Stated exercise: Select from the data all lines with the word "finishes".

Excerpted data:
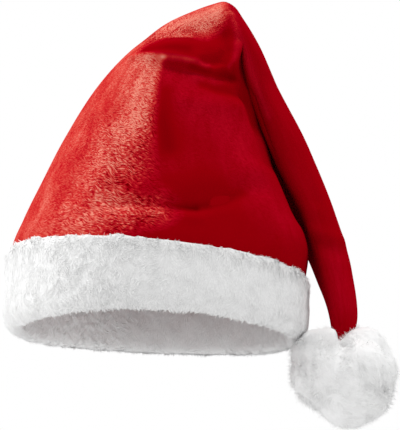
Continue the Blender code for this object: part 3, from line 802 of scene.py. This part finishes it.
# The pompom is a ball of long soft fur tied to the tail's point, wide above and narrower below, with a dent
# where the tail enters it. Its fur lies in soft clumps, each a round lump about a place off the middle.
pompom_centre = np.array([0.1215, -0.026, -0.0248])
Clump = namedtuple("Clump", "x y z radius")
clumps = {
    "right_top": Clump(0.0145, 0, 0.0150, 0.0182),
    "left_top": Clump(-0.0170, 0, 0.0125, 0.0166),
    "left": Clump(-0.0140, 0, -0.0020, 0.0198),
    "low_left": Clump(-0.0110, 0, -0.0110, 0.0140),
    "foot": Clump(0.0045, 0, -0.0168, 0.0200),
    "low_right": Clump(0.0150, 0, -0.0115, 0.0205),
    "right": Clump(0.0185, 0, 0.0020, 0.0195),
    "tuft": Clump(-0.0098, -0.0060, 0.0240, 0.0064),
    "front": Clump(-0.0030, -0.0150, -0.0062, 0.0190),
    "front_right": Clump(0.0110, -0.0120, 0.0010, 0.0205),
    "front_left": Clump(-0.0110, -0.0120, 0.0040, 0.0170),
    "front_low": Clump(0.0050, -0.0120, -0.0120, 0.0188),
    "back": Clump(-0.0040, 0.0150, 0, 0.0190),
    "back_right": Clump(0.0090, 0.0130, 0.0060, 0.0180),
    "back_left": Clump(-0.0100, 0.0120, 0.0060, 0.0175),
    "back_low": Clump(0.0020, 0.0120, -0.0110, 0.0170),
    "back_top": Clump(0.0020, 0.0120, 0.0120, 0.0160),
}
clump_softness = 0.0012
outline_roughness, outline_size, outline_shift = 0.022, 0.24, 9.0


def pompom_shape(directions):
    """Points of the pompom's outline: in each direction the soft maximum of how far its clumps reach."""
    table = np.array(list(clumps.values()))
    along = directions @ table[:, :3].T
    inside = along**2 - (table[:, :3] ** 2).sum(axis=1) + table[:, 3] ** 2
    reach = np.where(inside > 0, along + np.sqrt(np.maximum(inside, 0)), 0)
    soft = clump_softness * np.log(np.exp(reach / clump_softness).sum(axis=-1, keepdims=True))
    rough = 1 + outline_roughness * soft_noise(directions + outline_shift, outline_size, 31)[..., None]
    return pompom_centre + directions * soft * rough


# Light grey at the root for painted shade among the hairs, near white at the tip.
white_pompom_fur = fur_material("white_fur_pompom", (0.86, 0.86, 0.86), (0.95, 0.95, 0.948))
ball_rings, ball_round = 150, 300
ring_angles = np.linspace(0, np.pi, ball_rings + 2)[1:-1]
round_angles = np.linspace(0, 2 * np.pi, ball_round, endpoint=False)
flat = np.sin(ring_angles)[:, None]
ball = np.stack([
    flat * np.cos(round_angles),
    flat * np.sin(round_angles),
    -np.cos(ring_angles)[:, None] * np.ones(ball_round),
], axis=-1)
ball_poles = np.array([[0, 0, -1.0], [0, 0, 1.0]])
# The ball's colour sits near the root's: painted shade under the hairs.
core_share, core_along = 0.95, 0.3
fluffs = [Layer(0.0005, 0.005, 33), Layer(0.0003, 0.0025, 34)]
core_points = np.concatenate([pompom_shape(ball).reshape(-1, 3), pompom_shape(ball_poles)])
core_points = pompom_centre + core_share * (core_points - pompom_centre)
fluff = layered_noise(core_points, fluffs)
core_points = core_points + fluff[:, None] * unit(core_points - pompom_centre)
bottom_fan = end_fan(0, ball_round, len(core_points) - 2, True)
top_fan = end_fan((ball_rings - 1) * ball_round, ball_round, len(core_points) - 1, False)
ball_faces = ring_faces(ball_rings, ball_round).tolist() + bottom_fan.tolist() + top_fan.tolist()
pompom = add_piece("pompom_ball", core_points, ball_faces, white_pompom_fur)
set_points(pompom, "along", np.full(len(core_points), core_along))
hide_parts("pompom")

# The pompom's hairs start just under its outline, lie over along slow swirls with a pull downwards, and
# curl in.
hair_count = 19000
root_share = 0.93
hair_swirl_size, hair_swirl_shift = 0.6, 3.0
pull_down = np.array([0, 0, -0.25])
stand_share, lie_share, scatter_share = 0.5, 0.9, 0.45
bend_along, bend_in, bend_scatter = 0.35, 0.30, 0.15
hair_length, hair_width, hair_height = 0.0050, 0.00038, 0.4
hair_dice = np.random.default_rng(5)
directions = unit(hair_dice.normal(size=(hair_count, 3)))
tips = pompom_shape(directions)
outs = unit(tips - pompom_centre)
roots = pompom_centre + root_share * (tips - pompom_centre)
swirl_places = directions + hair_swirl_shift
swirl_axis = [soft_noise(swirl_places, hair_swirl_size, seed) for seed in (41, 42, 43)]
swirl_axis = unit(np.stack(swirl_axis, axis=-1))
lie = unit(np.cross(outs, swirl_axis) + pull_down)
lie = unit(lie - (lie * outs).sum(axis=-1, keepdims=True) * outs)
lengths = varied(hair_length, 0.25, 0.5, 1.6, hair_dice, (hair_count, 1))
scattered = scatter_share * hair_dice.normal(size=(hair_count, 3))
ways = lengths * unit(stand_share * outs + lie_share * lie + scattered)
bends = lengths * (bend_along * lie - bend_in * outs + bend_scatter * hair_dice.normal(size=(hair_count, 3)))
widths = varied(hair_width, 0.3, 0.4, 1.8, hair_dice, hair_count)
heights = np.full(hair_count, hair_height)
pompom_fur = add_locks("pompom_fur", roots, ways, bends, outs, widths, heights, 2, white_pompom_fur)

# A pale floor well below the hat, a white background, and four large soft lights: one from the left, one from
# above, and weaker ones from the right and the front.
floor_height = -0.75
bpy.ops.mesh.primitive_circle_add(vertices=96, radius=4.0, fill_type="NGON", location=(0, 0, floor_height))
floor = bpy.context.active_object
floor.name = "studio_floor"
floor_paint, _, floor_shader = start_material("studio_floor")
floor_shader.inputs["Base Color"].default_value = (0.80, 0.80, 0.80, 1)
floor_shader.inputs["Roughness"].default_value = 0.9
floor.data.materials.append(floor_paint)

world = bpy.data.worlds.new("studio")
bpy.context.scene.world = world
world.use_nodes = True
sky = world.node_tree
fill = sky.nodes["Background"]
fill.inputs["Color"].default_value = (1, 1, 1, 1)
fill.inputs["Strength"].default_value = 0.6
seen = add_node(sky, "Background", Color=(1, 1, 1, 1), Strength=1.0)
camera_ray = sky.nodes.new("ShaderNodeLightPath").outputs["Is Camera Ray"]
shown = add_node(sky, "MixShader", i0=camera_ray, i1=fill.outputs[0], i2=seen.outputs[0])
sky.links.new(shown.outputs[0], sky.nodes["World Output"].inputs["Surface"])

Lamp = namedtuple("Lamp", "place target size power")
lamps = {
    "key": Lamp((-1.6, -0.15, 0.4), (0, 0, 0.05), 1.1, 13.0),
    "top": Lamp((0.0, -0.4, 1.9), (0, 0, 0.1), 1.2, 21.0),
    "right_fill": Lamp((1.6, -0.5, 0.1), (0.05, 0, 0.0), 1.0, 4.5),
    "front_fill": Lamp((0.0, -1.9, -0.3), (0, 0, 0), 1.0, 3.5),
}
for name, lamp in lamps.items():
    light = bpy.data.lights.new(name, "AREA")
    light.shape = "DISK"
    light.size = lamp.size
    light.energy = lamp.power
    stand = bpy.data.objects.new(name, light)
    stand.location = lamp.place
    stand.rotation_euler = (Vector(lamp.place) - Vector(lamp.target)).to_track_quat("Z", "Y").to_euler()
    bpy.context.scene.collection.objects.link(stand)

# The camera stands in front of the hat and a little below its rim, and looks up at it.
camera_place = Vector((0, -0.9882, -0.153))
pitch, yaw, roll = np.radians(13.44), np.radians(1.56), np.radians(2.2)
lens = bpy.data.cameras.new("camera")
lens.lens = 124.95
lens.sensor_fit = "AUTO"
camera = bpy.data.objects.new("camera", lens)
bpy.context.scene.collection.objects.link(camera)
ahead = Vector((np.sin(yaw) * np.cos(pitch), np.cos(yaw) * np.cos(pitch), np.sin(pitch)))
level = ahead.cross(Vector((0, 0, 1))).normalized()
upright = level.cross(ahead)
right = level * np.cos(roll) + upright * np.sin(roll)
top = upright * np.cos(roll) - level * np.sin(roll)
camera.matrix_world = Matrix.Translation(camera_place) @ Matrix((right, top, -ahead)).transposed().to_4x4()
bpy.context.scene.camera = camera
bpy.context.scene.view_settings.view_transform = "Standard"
==
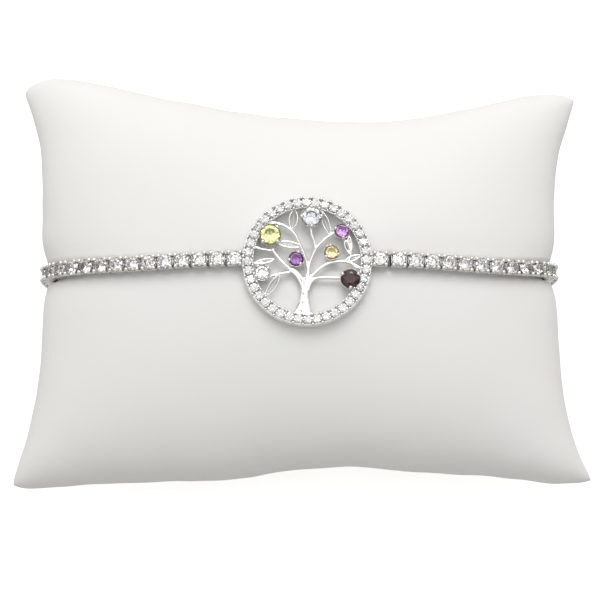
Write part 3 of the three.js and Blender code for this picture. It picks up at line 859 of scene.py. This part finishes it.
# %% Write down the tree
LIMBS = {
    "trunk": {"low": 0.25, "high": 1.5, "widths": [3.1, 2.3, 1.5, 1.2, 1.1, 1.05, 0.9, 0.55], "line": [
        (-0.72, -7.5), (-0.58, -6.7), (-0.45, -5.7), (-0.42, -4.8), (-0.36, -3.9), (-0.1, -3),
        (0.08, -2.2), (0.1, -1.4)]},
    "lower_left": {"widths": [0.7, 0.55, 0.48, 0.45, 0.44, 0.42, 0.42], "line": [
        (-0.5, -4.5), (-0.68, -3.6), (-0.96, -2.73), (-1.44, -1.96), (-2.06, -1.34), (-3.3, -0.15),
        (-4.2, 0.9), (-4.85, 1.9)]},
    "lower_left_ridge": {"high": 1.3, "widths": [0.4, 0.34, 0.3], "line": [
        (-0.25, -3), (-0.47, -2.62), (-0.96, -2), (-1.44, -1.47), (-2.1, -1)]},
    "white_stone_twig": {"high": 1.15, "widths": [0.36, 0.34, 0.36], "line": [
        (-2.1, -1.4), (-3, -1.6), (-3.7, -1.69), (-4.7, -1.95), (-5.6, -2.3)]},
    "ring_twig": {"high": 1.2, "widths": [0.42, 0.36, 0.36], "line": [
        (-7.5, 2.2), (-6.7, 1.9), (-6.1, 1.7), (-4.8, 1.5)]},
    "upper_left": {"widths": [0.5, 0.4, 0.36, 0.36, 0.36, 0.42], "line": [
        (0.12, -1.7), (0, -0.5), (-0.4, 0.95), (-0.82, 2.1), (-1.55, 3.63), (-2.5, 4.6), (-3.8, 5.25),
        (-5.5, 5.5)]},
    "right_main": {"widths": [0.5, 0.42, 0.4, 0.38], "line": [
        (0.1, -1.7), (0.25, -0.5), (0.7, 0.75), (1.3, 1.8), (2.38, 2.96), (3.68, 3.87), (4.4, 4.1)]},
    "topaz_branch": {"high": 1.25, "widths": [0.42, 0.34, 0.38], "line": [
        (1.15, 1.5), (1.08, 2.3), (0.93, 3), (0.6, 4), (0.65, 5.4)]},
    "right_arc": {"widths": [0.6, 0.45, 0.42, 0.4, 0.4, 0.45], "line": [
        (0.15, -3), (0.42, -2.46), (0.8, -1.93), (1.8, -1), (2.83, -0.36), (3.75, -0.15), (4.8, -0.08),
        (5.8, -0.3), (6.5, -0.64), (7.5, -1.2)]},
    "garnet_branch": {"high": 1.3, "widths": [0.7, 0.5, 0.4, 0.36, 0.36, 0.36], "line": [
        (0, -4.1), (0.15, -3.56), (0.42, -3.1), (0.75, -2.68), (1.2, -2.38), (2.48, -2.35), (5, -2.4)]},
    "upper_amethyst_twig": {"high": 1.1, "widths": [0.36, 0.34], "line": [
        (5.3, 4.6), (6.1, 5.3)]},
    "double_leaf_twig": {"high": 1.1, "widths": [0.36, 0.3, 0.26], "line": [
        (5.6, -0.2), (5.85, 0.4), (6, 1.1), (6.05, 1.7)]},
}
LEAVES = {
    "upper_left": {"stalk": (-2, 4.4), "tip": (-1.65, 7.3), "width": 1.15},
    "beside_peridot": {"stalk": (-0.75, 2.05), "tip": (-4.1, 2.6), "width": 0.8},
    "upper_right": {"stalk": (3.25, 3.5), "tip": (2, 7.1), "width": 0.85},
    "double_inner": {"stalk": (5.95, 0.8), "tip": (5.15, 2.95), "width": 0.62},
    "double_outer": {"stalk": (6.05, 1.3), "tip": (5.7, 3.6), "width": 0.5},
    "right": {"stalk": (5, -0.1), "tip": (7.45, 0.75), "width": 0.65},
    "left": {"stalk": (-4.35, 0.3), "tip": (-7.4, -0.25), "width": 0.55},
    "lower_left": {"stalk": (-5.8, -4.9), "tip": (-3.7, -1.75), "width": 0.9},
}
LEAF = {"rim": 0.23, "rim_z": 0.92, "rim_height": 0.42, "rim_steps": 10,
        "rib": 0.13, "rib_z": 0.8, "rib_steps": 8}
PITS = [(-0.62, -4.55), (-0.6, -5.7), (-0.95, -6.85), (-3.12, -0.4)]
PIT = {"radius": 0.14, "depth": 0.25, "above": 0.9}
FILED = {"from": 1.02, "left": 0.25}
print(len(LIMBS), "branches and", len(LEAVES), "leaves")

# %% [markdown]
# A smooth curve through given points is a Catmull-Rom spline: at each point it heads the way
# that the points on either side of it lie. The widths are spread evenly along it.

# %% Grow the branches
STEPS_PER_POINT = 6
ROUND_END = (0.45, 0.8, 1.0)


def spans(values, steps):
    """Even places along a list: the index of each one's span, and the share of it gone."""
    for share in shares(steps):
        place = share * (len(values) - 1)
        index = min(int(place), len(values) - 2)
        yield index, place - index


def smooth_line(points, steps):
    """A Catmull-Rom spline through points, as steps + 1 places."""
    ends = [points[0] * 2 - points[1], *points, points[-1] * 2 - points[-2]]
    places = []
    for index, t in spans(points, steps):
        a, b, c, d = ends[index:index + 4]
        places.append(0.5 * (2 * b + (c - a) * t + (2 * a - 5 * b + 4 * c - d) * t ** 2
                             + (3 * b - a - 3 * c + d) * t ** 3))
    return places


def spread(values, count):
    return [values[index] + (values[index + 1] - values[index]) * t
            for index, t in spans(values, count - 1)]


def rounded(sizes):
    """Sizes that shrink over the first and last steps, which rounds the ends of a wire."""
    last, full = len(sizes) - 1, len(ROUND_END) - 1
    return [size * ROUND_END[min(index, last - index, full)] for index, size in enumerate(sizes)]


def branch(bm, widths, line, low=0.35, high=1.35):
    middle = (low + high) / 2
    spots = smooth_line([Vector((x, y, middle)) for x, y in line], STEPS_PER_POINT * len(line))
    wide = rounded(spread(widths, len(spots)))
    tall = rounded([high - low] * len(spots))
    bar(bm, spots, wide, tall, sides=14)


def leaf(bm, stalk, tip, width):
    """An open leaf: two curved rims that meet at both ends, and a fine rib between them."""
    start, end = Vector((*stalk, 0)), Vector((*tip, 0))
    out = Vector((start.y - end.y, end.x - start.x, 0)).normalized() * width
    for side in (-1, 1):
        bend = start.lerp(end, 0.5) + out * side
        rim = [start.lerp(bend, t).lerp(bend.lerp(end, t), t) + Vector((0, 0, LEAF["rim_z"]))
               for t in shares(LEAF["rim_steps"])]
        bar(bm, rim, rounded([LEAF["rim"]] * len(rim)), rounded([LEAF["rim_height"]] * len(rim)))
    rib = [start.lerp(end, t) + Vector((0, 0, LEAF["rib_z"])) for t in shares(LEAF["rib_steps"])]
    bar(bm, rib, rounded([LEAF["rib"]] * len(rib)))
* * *
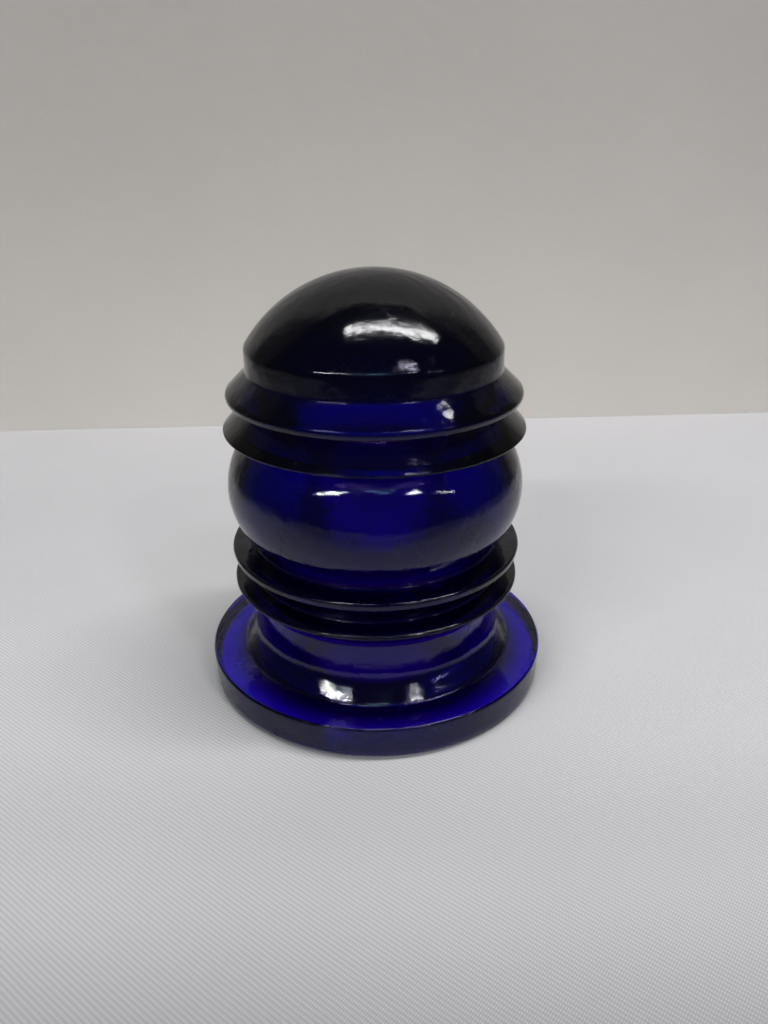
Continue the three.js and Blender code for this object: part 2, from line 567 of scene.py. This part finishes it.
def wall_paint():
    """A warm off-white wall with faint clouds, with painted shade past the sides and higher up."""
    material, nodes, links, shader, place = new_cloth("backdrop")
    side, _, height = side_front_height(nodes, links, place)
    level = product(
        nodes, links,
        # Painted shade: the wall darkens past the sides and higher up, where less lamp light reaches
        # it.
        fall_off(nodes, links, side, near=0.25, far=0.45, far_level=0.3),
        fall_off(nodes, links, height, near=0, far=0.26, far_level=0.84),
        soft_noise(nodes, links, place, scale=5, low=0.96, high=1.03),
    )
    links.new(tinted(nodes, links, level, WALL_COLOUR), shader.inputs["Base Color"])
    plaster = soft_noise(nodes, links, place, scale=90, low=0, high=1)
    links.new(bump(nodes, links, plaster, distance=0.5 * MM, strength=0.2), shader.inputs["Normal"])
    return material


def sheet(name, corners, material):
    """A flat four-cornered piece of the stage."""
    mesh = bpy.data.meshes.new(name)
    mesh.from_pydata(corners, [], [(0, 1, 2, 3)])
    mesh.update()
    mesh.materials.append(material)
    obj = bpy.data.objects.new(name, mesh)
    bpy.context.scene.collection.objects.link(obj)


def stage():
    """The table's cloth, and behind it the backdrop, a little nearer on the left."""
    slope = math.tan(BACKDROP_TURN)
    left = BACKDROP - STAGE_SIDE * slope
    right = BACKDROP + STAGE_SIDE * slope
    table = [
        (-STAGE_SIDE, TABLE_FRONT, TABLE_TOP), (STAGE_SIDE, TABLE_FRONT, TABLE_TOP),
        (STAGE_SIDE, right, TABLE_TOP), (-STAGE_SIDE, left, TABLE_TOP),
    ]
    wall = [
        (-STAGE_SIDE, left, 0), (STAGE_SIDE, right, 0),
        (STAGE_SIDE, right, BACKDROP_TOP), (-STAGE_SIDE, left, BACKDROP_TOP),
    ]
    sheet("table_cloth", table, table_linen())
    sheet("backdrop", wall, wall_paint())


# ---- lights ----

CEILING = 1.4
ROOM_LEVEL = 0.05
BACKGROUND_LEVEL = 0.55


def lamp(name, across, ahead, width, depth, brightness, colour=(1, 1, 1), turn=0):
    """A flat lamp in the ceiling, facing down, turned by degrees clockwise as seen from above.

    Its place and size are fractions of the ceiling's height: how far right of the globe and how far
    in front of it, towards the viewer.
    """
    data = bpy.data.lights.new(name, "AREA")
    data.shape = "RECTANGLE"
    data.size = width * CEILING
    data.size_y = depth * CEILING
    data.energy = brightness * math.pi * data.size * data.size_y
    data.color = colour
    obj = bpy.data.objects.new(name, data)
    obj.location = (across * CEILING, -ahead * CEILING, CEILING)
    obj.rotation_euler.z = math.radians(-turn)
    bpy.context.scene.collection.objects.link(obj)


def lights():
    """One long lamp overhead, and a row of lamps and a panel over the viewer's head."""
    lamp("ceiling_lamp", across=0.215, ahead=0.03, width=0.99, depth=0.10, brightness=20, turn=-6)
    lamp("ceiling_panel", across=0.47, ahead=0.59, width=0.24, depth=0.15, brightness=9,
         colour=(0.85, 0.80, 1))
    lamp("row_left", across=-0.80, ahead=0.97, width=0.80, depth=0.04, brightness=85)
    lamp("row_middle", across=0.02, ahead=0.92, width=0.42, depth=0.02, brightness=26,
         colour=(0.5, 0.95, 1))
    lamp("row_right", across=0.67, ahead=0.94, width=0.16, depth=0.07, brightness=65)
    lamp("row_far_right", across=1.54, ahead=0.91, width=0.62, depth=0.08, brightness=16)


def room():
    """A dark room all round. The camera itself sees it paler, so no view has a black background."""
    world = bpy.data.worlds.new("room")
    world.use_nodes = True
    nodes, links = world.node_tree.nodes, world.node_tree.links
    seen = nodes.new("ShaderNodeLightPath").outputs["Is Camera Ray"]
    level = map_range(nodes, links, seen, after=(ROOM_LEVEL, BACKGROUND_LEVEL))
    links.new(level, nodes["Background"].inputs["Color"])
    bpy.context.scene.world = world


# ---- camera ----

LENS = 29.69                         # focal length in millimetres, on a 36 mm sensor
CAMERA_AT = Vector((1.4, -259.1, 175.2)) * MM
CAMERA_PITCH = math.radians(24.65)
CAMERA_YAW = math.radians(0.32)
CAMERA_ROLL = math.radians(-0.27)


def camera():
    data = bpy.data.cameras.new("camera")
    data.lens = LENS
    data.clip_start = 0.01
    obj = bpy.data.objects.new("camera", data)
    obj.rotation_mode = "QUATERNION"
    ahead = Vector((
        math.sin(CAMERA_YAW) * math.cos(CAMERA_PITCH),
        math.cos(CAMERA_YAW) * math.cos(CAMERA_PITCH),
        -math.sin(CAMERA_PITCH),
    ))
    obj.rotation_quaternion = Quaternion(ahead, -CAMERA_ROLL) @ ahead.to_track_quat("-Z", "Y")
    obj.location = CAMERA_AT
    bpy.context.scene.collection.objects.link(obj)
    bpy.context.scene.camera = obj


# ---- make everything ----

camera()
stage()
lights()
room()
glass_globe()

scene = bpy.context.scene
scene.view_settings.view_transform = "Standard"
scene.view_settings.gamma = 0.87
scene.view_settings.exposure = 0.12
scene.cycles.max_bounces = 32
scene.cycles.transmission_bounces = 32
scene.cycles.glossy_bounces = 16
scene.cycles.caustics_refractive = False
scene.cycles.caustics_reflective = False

Worked answer:
Continue the Blender code for this object: part 3, from line 802 of scene.py. This part finishes it.
Write part 3 of the three.js and Blender code for this picture. It picks up at line 859 of scene.py. This part finishes it.
Continue the three.js and Blender code for this object: part 2, from line 567 of scene.py. This part finishes it.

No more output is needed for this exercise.